If I was told by a snotty teenager of middle school age that my thoughtful attempt at self-preservation was “a little prank”, I would be pissed as well.
“Go! While she is helpless!” Yet another freak said. He flipped me into a pool of something neon purple, which immediately vaporized the duck tape. It was buoyant on all sides, but I couldn’t see in it, so it was darkness. I could touch my face and my hair and all that, but I reached out with my hands and I felt nothing.
What was the purpose of the duck tape then? Why didn’t she start in the pool? She wouldn’t have been able to fight back regardless, as she was still drugged up! And surely the experience of waking up in liquid capable of carrying sufficient oxygen and also depriving me of all possible senses would deter me from whatever the freaks had a stick up their bum about.
The top closed, and it immediately started to pressurize, which was making me feel cramped and as squished up as a piece of gum on the sidewalk.
“Stop! I’m not a deep sea diver trying to avoid the bends!”
This stuff hurt; an unbelievable pain exploded inside me. It sent all of my pain receptors in my body screaming.
And then the story ends there on such a thrilling cliffhanger, allowing me the pleasure of going back to writing poetry. Nostalgia Week made my stats take a sharp dive, and one of my many weaknesses is seeking validation over the internet. Poetry it is!
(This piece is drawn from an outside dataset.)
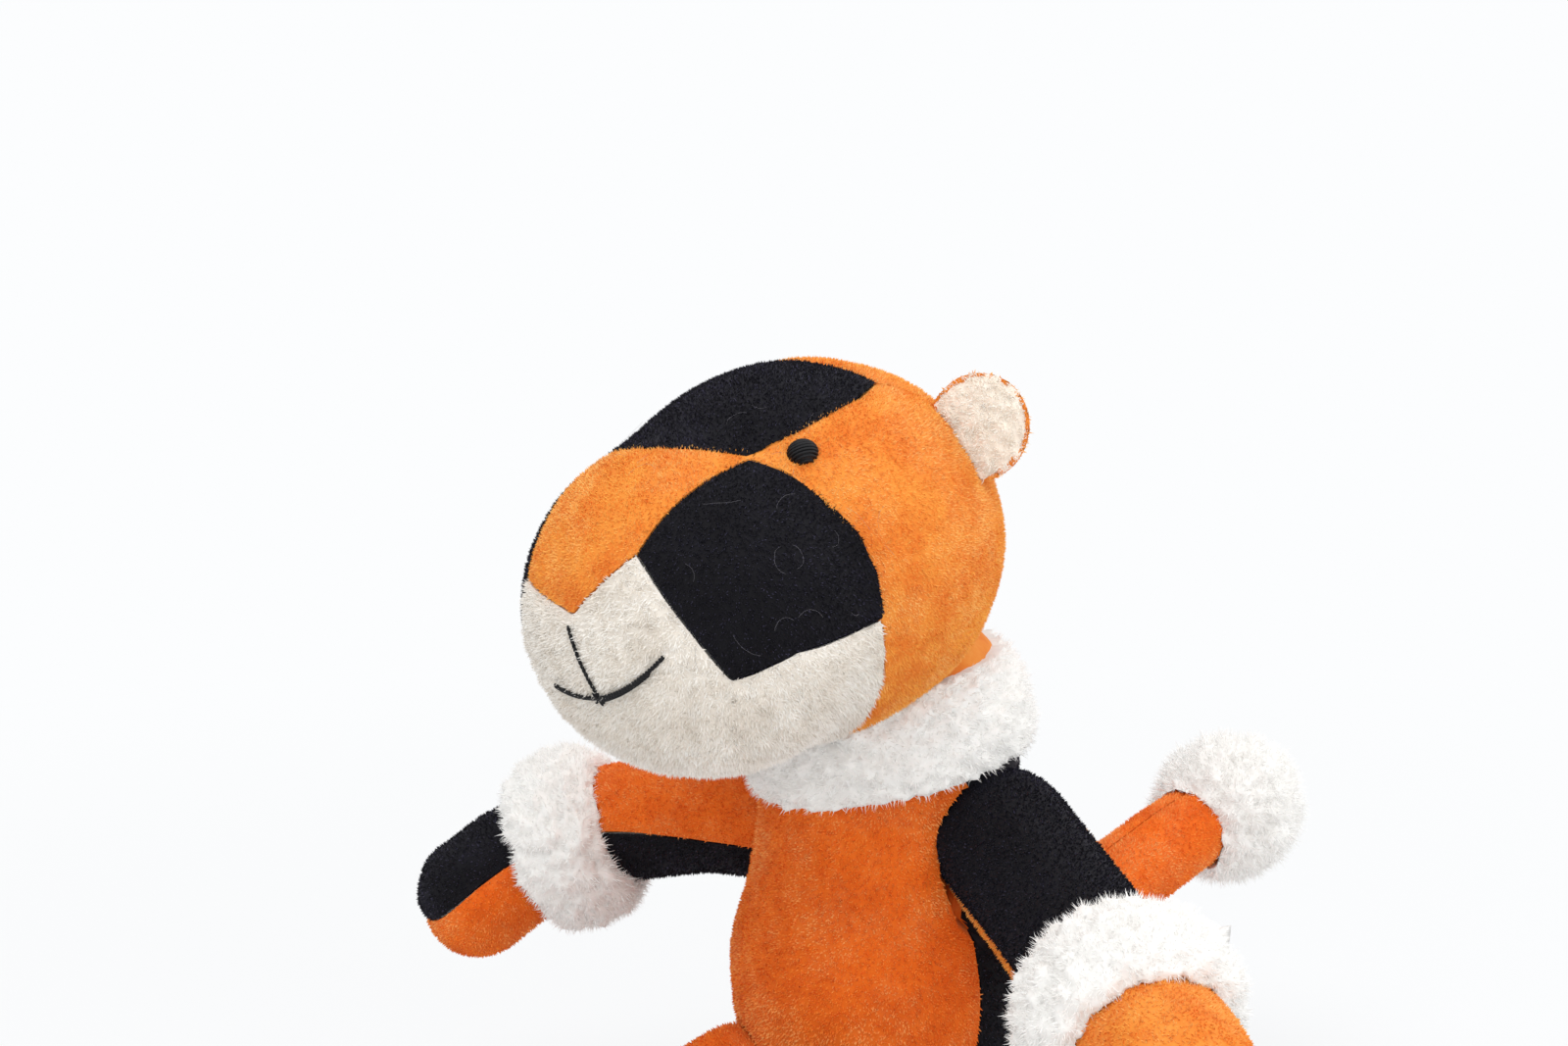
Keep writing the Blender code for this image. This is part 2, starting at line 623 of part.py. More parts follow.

But, of course, Algeria is not so kind as to shut up.
I wanted to scream myself. But the thing was, I couldn’t, so instead I blacked out. Again.
Now, if you’ll excuse me, I’m going to do the same. The difference is that I will first restrict myself from stuffing my face with hot dogs and then go cry for a few hours about the new school year. As they say in ninth grade Spanish, buenos noches and get out of my face.